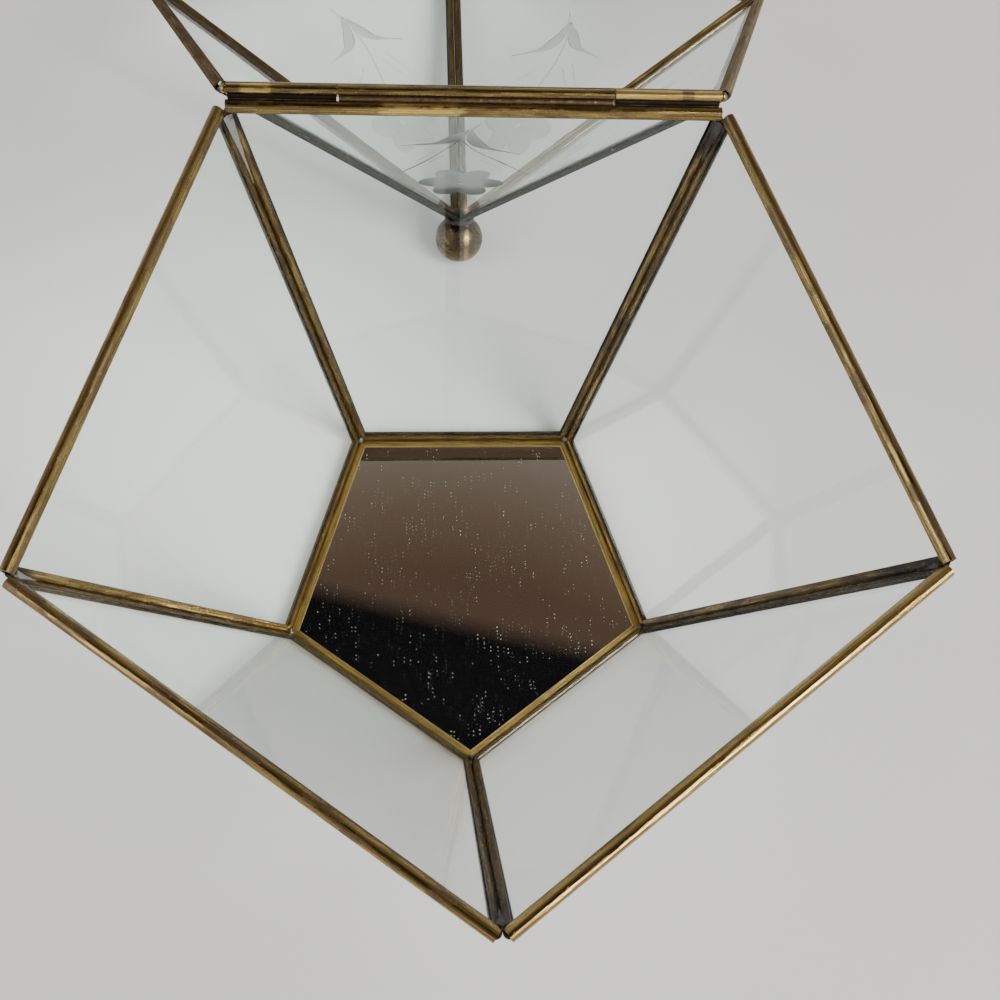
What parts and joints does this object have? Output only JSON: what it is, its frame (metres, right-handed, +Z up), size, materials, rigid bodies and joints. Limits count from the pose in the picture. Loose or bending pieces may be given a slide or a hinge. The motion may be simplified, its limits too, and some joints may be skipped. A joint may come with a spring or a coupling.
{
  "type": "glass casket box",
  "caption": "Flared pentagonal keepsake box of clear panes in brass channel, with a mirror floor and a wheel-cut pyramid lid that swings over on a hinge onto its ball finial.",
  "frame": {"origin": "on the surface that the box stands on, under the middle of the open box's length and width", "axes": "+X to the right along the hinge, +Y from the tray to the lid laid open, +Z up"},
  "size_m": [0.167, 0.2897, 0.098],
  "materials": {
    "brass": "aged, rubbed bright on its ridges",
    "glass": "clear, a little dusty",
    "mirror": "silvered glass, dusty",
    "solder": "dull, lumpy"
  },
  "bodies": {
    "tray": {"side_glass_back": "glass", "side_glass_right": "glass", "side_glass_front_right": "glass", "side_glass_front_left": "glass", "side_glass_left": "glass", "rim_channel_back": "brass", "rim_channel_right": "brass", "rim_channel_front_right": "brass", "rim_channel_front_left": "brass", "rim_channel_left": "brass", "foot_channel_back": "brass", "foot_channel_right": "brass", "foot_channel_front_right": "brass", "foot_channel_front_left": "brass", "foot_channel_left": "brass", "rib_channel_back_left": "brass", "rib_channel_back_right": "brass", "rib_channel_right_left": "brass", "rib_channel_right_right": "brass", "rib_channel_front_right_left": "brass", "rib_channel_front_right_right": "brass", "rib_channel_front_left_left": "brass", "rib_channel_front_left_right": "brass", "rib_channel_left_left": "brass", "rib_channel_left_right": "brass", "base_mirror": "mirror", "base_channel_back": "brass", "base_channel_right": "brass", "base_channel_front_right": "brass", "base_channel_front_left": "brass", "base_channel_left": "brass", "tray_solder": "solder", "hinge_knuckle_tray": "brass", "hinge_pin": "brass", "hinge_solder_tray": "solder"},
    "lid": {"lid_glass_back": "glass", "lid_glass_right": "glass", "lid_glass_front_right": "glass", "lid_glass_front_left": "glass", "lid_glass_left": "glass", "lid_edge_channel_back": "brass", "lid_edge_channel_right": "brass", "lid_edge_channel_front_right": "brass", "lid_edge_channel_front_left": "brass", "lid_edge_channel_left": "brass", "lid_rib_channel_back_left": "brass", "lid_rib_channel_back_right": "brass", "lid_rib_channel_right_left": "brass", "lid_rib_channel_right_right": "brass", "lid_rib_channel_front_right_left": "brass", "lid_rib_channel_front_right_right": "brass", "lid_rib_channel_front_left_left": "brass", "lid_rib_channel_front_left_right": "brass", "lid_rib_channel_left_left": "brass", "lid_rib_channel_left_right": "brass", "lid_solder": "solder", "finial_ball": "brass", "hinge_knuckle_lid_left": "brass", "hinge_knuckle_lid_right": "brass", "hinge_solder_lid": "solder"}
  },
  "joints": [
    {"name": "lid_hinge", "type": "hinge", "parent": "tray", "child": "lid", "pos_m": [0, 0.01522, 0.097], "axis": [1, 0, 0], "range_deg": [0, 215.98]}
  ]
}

☆ ☆ ☆

**AIM OF THE EXERCISE**
Within the listing above, copy each line that has the string "frame".

**REPLY TO THE TASK**
What parts and joints does this object have? Output only JSON: what it is, its frame (metres, right-handed, +Z up), size, materials, rigid bodies and joints. Limits count from the pose in the picture. Loose or bending pieces may be given a slide or a hinge. The motion may be simplified, its limits too, and some joints may be skipped. A joint may come with a spring or a coupling.
  "frame": {"origin": "on the surface that the box stands on, under the middle of the open box's length and width", "axes": "+X to the right along the hinge, +Y from the tray to the lid laid open, +Z up"},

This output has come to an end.